Notable in this film is interview footage of Roger Miret while using a wheelchair due to a vertebrae injury sustained at a show.

==Film festivals==
- Chicago Underground Film Festival - 1999
- Euro Underground Film Festival - 1999
- Hot Springs Documentary Film Festival - 2000
- New York Underground Film Festival - 2000
- Sound Unseen Film & Music Festival - 2000
- Mostra Internacional de Cinema (Brazil) - 2001

==Soundtrack==
The N.Y.H.C. Documentary Soundtrack was released in 1996 prior to the film’s release by SFT Records on compact disc. It was intended to help raise funds for the completion of the documentary itself (which was finally completed & released in 1999). This CD featured live tracks as well as interview clips. The featured bands are Madball, 25 ta Life, Vision of Disorder, 108, Crown of Thornz, No Redeeming Social Value, and District 9.

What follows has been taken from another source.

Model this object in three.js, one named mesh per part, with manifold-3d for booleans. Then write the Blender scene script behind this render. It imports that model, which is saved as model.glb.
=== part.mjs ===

All tracks were recorded live in mid-1995.

===Track listing===
1. Crown of Thornz – "Juggernaut"
2. 25 ta Life – "Da Lowdown"
3. Kevin Gill of SFT Records (interview dialogue)
4. Vision of Disorder – "Suffer"
5. Virginia (interview dialogue)
6. District 9 – "Fool"
7. Freddy Madball (interview dialogue)
8. Madball – "New York City"
9. Rasaraja dasa of 108 (interview dialogue)
10. 108 – "Solitary"
11. Vinnie & Dean of NRSV (interview dialogue)
12. No Redeeming Social Value – "New 64"
13. Myke & Todd of District 9 (interview dialogue)
14. District 9 – "Victim"
15. Rick ta Life (interview dialogue)
16. 25 ta Life – "Separate Ways"
17. John Joseph of the Cro-Mags (interview dialogue)
18. 108 – "Holyname"
19. Tim & Brendan of Vision of Disorder (interview dialogue)
20. Vision of Disorder – "Formula for Failure"
21. Roger Miret of Agnostic Front (interview dialogue)
22. Madball – "It's Time"
23. Madball – "Crucified" (with Roger Miret on vocals)
24. Dean & Vinnie of NRSV with Chris of In Effect Magazine (interview dialogue)
25. No Redeeming Social Value – "No Regrets"
26. Tim Williams, Matt Baumbach, Mike Kennedy & Mike Fleischmann of Vision of Disorder (interview dialogue)
27. Vision of Disorder – "D.T.O."
28. Ezec of Crown of Thornz (interview dialogue)
29. Crown of Thornz – "Crown of Thornz"

==Home media==
The film was released on DVD on March 25, 2008.